• _TASK TO CARRY OUT_
Work through the data below and give the number of lines holding "frame", nothing more.

• _MATERIAL_

---

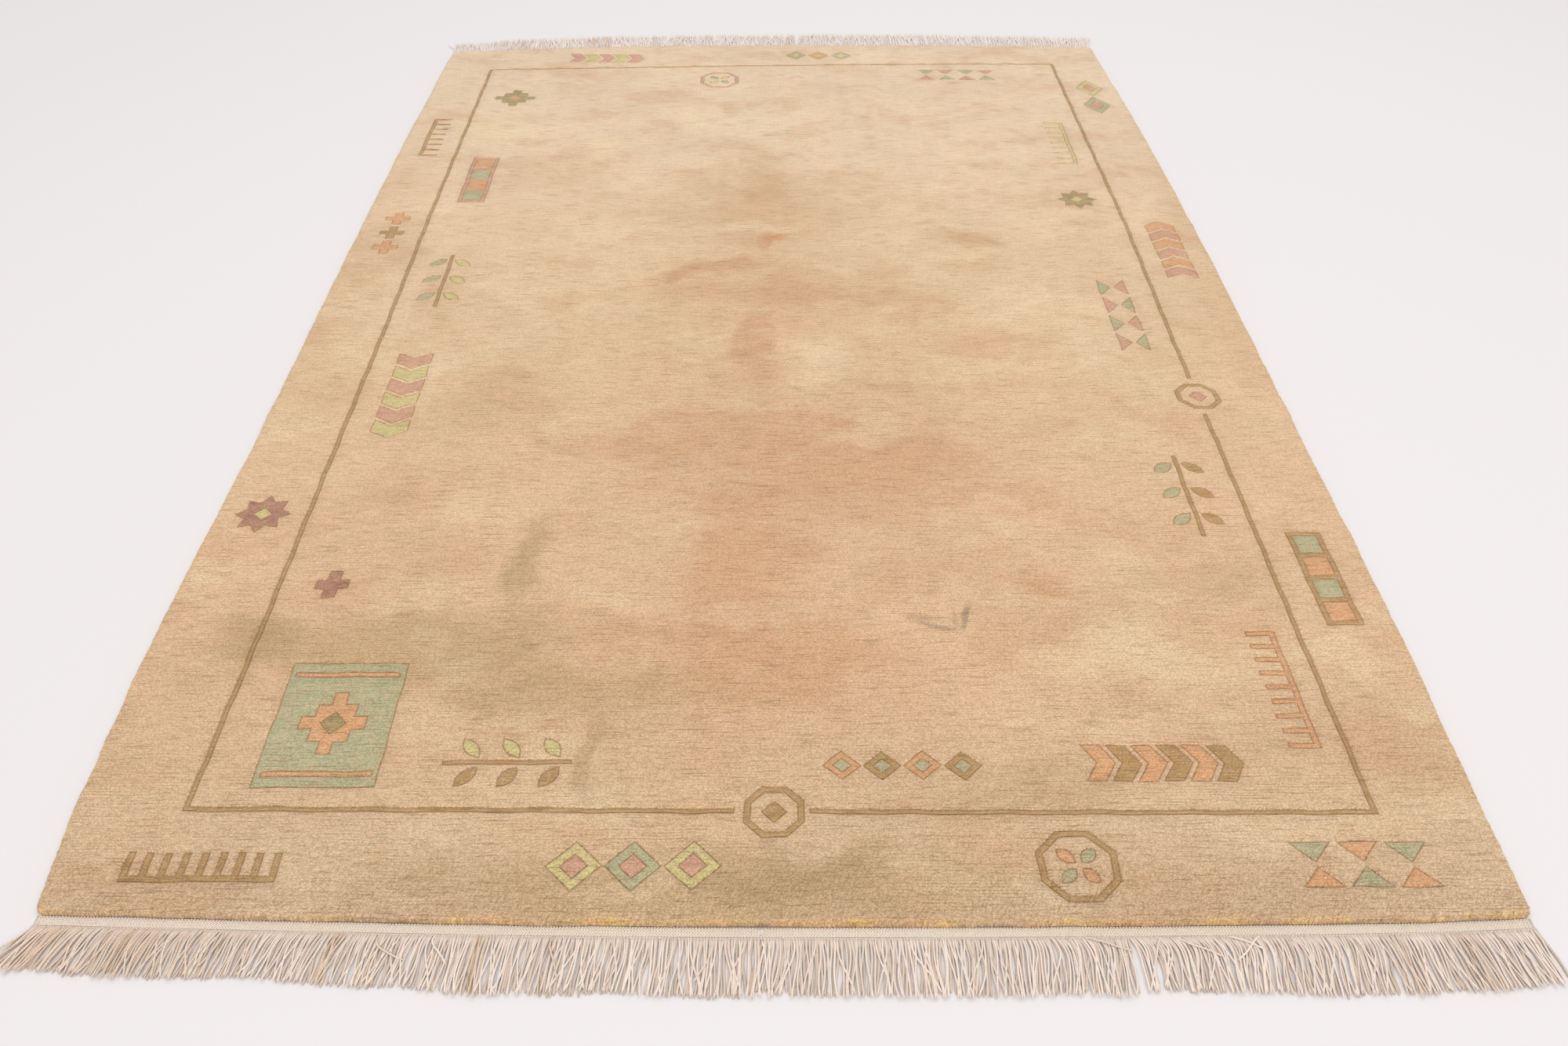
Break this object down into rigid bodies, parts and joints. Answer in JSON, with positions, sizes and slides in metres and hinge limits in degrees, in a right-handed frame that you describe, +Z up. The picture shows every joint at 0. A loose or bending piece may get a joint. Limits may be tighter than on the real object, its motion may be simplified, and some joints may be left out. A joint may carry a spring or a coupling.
{
  "type": "nepalese rug",
  "caption": "Rectangular hand-knotted wool rug with a thin carved frame line, small carved geometric motifs and a sewn-on cotton fringe along both short ends.",
  "frame": {"origin": "on the floor, under the middle of the whole part's box, fringes included", "axes": "+X across the rug, +Y along it from the front end to the back end, +Z up out of the pile"},
  "size_m": [2.0556, 3.2836, 0.013],
  "materials": {
    "wool_pile": "cut wool pile in faded beige with carved outlines and muted green, rose, peach and olive inlays",
    "cotton_fringe": "undyed matt cotton, a knitted header tape with loosely twisted cords"
  },
  "bodies": {
    "root": {"rug_body": "wool_pile", "fringe_front": "cotton_fringe", "fringe_back": "cotton_fringe"}
  },
  "joints": []
}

---

• _SOLUTION FOR THIS EXERCISE_
3